I want to know the first session that you guys can think of that is a tenor sax and guitar pairing where it is NOT a blowing session (i.e. head, solo, solo, head). I am thinking of stuff along the lines of through-composed stuff where the tenor and the guitar play together throughout. Sonny Rollins and Jim Hall's "Travelin' Light" is a classic example and might be the first. This concept has culminated in pairings today like John Scofield and Joe Lovano, Bill Frisell and Joe Lovano, Kurt Rosenwinkel and Mark Turner, Chris Potter and Adam Rogers. You don't have to like the stuff, just let me know who you think originated the concept. And please gimme some other examples of people who have tried this pairing either successfully or unsuccessfully. It seems to me it happened in the 1960s and then stopped during fusione in the 70s and picked up with the Lovano stuff in the late 80s and really gained steam in the 90s.

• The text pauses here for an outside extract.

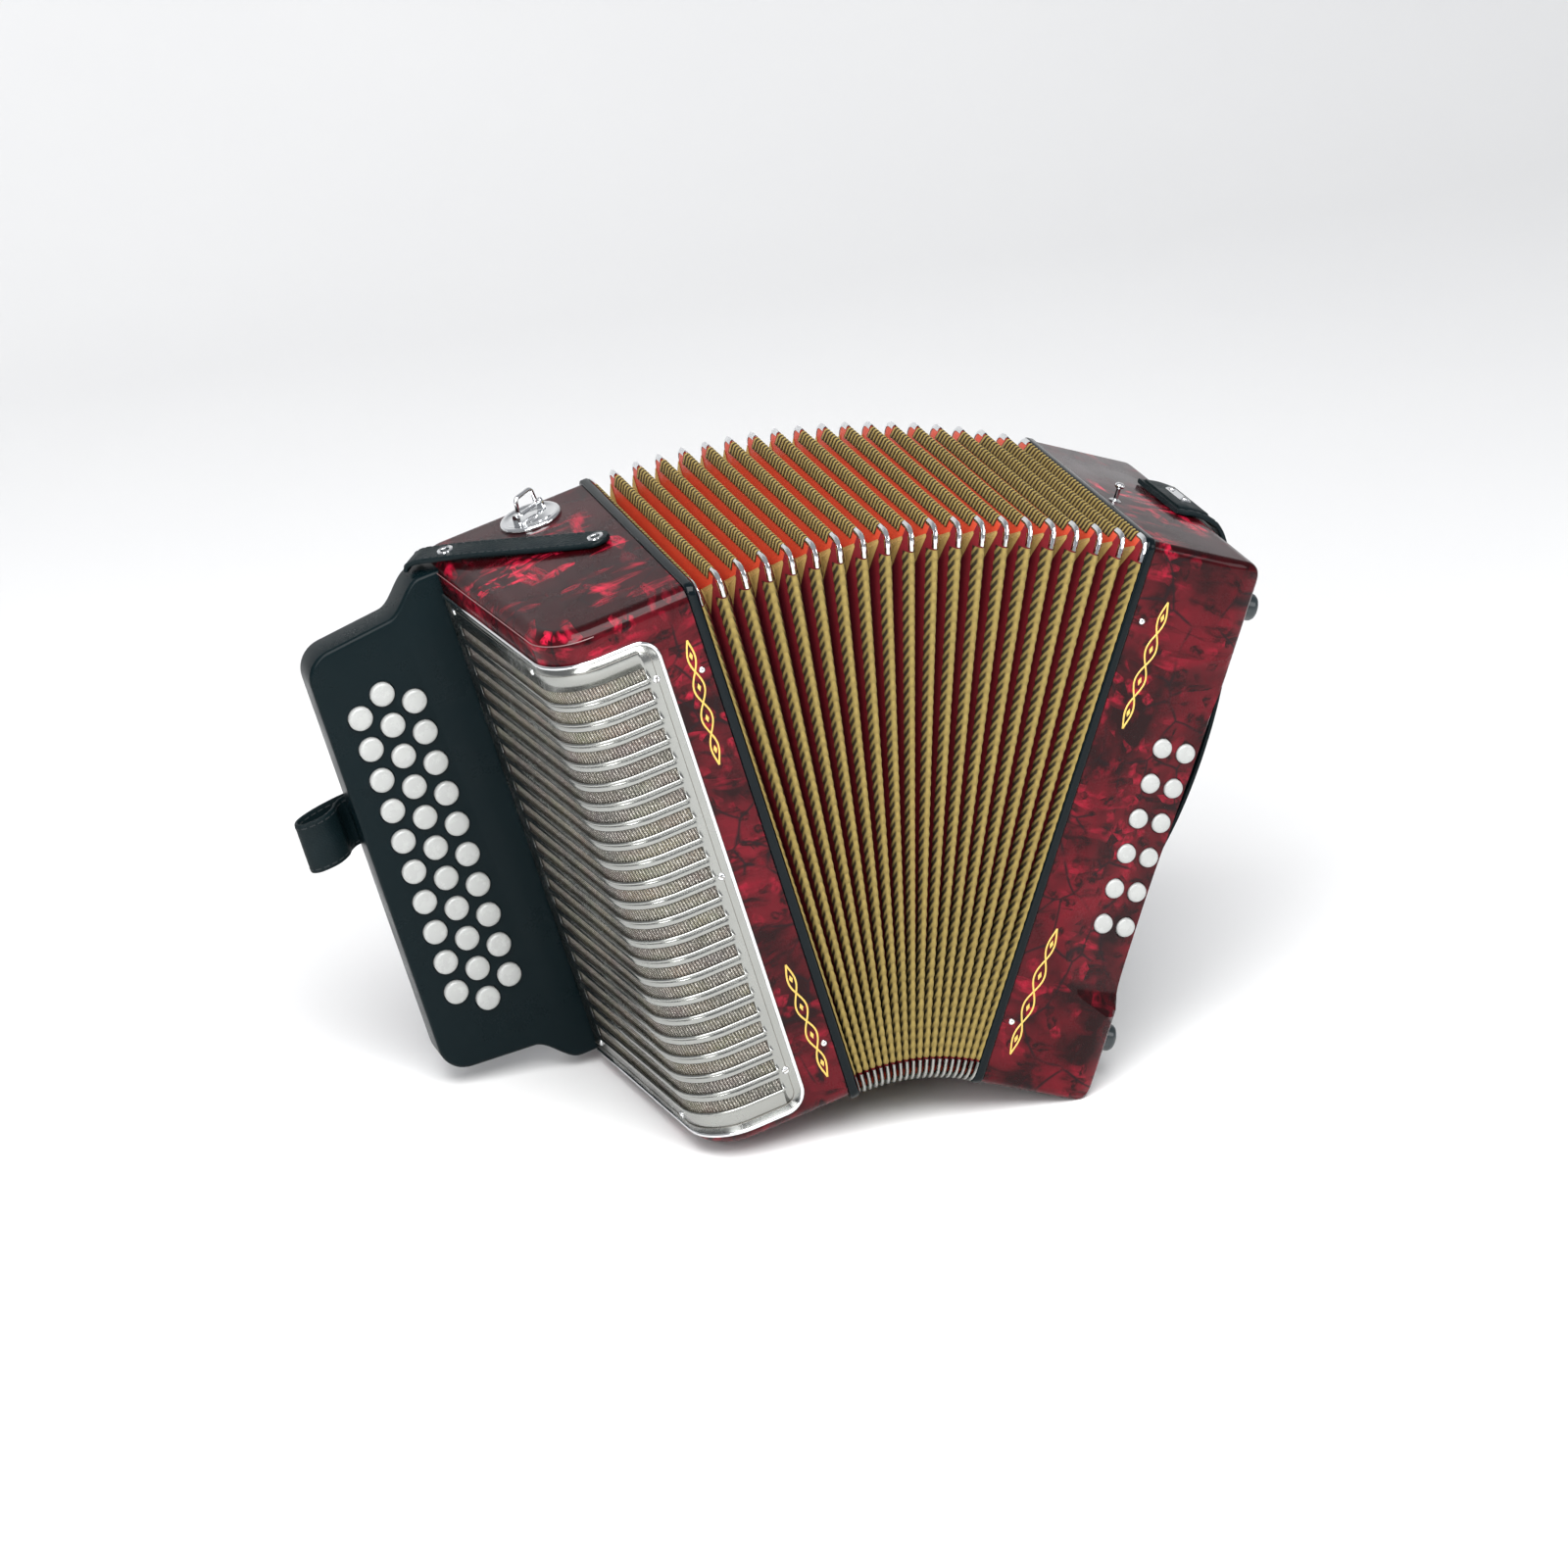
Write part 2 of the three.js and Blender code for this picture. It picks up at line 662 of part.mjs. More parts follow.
function strapPost() {
  const head = 2.6;
  const profile = [
    [0, 0],
    [head, 1.2],
    [head, 2.6],
    [1.2, 3.2],
    [1.2, POST_HEIGHT],
    [0, POST_HEIGHT],
  ];
  const [x, y] = POST_PLACE;
  return turned(profile, 10).rotateX(-Math.PI / 2).translate(x, y, HEIGHT + GAP + POST_HEIGHT);
}

// The air valve's button, drawn with its face at x = 0 and its stem running in.
function airButton() {
  const rim = 1.5;
  const length = AIR_BUTTON_PROUD + COVER_THICK + 4;
  const profile = [
    [0, 0],
    [AIR_BUTTON_RADIUS - rim, 0],
    [AIR_BUTTON_RADIUS, rim],
    [AIR_BUTTON_RADIUS, length],
    [0, length],
  ];
  return turned(profile, 12).rotateZ(Math.PI / 2);
}

// ---------------------------------------------------------------- assembly
const instrument = new THREE.Group();

const treble = new THREE.Group();
treble.rotation.y = -rad(TREBLE_LEAN);
instrument.add(treble);

const bass = new THREE.Group();
const bassTurn = rad(FAN_ANGLE);
bass.rotation.y = bassTurn;
bass.position.set(
  pivot.x + pivot.x * Math.cos(bassTurn) - pivot.y * Math.sin(bassTurn),
  0,
  pivot.y - pivot.x * Math.sin(bassTurn) - pivot.y * Math.cos(bassTurn),
);
treble.add(bass);

piece(treble, "treble_casing", trebleCasing(), RED_PEARL);
piece(treble, "fingerboard", fingerboard(), BLACK_LACQUER);
piece(treble, "melody_grille", melodyGrille(), NICKEL);
piece(treble, "treble_bellows_frame", bellowsFrame(GAP), BLACK_LACQUER);
const trebleReeds = reedBlock(-TREBLE_REED_CHAMBER + GAP, -8, 60, 110, 30, 280);
piece(treble, "treble_reed_block", trebleReeds, WOOD);
piece(treble, "thumb_strap", thumbStrap(), LEATHER);
piece(treble, "closing_strap", closingStrap(), LEATHER);
piece(treble, "strap_bracket", strapBracket(), CHROME);
piece(treble, "strap_ring", strapRing(), CHROME);
piece(treble, "bellows", bellows(), PLEATED_CARD);

melodyPlaces().forEach(([x, z], i) => {
  const name = `melody_button_${String(i + 1).padStart(2, "0")}`;
  const geometry = button(MELODY_RADIUS, MELODY_LENGTH);
  piece(treble, name, geometry, PEARL_WHITE).position.set(x, BOARD_FRONT - MELODY_PROUD, z);
});

piece(bass, "bass_bellows_frame", bellowsFrame(-FRAME_THICK), BLACK_LACQUER);
piece(bass, "bass_casing", bassCasing(), RED_PEARL);
piece(bass, "bass_end_cover", endCover(), COVER_BLACK);
const bassReeds = reedBlock(BASS_REED_CHAMBER - GAP, 6, 60, 140, 40, 270);
piece(bass, "bass_reed_block", bassReeds, WOOD);
piece(bass, "hand_strap", handStrap(), LEATHER);
piece(bass, "strap_post", strapPost(), CHROME);

const airOut = BASS_WIDTH + AIR_BUTTON_PROUD;
piece(bass, "air_button", airButton(), CHROME).position.set(airOut, ...AIR_BUTTON_PLACE);

bassPlaces().forEach(([x, z], i) => {
  const name = `bass_button_${String(i + 1).padStart(2, "0")}`;
  const face = recessFloor(x, z) - BASS_PROUD;
  const geometry = button(BASS_RADIUS, BASS_BUTTON_END - face);
  piece(bass, name, geometry, PEARL_WHITE).position.set(x, face, z);
});

const box = new THREE.Box3().setFromObject(instrument, true);
instrument.position.set(-(box.min.x + box.max.x) / 2, -(box.min.y + box.max.y) / 2, -box.min.z);

export default instrument;
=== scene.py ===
"""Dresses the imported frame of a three-row button accordion."""

import json
import math

import bmesh
import bpy
import numpy as np
from mathutils import Matrix, Vector


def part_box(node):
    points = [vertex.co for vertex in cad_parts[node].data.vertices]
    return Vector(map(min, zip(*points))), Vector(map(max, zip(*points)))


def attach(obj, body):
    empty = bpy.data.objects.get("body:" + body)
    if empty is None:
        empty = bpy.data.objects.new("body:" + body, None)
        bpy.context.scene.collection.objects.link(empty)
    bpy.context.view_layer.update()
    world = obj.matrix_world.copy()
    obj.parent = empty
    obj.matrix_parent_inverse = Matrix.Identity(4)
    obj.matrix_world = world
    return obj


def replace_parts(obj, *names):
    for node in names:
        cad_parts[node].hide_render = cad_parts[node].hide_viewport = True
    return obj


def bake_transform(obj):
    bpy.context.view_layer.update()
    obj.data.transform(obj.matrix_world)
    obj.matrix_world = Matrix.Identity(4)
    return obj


bl_info = {
    "name": "Button accordion",
    "version": (1, 0, 0),
    "blender": (4, 5, 0),
    "location": "3D View > Sidebar > Accordion",
    "description": "Builds the visible pieces of a three-row button accordion around its frame",
    "category": "Add Mesh",
}

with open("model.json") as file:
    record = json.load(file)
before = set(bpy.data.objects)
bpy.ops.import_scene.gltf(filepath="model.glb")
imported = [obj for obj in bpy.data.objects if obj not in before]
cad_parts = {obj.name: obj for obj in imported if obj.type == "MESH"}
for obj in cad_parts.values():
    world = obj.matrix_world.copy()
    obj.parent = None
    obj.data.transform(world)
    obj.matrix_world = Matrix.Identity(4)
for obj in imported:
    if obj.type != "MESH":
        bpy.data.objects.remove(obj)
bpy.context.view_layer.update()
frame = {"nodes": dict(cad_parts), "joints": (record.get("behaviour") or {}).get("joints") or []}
MM = 0.001

# ---------------------------------------------------------------- sizes, in millimetres
HEIGHT = 310.0
DEPTH = 193.0
PIVOT_X = 37.5  # the fan's pivot, from either casing's bellows side
PIVOT_DROP = 4.0  # and below its lower edge
FOLDS = 19
FOLD_DEPTH = 15.0
TAPE_SLANT = 0.22  # of the ribs on the front tapes, in ribs per millimetre
FRAME_THICK = 5.5
FRAME_PROUD = 1.2
SKIN_GAP = 0.3  # what lies on a casing, or beside a bellows frame, stands this far off it
TREBLE_FRONT = 79.3  # the melody casing's width in front and behind
TREBLE_BACK = 97.0
TREBLE_CORNER = 28.0
TREBLE_EDGE = 8.5
LID_SEAM_Z = 304.8
BACK_CORNER = 14.0
BASS_WIDTH = 66.0
BASS_CORNER = 10.0
BASS_FRONT_EDGE = 5.0
COVER_EDGE = 11.0
GRILLE_LOW, GRILLE_HIGH = 8.0, 293.0
GRILLE_EDGE_X = -23.0
GRILLE_CORNER = 12.0
SLOTS = 22
SLOT_PITCH = 11.864
SLOT_FIRST_Z = 25.5
SLOT_END_X = -33.5
SLOT_END_Y = 143.0
GRILLE_LIFT = 1.1
GROOVE_INSET = 5.2
CLOTH_LIFT = 0.3
CLOTH_MARGIN = 8.0
BOARD_FRONT = 159.0
BOARD_THICK = 25.0
BOARD_CENTRE_Z = 157.0
WELL_DEPTH_MELODY = 15.0
WELL_DEPTH_BASS = 28.0
CLOSING_STRAP_WIDTH = 17.0
CLOSING_STRAP_TURN = math.radians(-40.5)
THUMB_STRAP_WIDTH = 30.0
THUMB_STRAP_Z = 180.0
HAND_STRAP_FRONT, HAND_STRAP_WIDTH = 80.0, 60.0
BRACKET_CENTRE = (-35.0, 168.0)
RING_TURN = math.radians(32)
LUG_SPACING = 9.9
RING_PIVOT_RISE = 5.4
STITCH, STITCH_GAP, STITCH_RADIUS = 3.2, 1.6, 0.38

MELODY_BUTTONS = [n for n in sorted(frame["nodes"]) if n.startswith("melody_button")]
BASS_BUTTONS = [n for n in sorted(frame["nodes"]) if n.startswith("bass_button")]
FAN = next(j for j in frame["joints"] if j["name"] == "bellows_fan")


def middle(node):
    """The middle of a node's box, in metres."""
    low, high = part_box(node)
    return (low + high) / 2


def half_frame(lower, upper, pivot_x):
    """The matrix of one half: X across it, Y back and Z up along it.

    Its origin is the half's lower front edge, on the bellows side.
    """
    up = middle(upper) - middle(lower)
    up.y = 0
    up.normalize()
    across = Vector((up.z, 0, -up.x))
    origin = Vector(FAN["pos_m"]) - across * pivot_x * MM + up * PIVOT_DROP * MM
    columns = (across, Vector((0, 1, 0)), up)
    turn = Matrix(columns).transposed().to_4x4()
    return Matrix.Translation(origin) @ turn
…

So JimR....I am counting on your knowledge. Who was the first to do this type of thing and who else did it.

Matt

Posted

But with who and when? Are we talking Jim Hall? And who was the tenorist.

Matt

Well, the first quintet had Buddy Collette on reeds and Jim Hall on guitar. There was a later quintet with Gabor Szabo and Charles Lloyd.

Posted

I wrote:

Not first, but what about Kenny Burrell & John Coltrane?

cannonball-addict wrote:

That's a blowing session. It's mostly head, solo, shout, solo, shout, head.

You're right, I didn't read the opening thread question closely enough. :o

Posted (edited)

Gil Melle (not a modest man, I'll warn you) claims credit for inventing the sax/guitar lineup in the liners to the reissued Blue Note sessions. Certainly it's one of the earliest examples.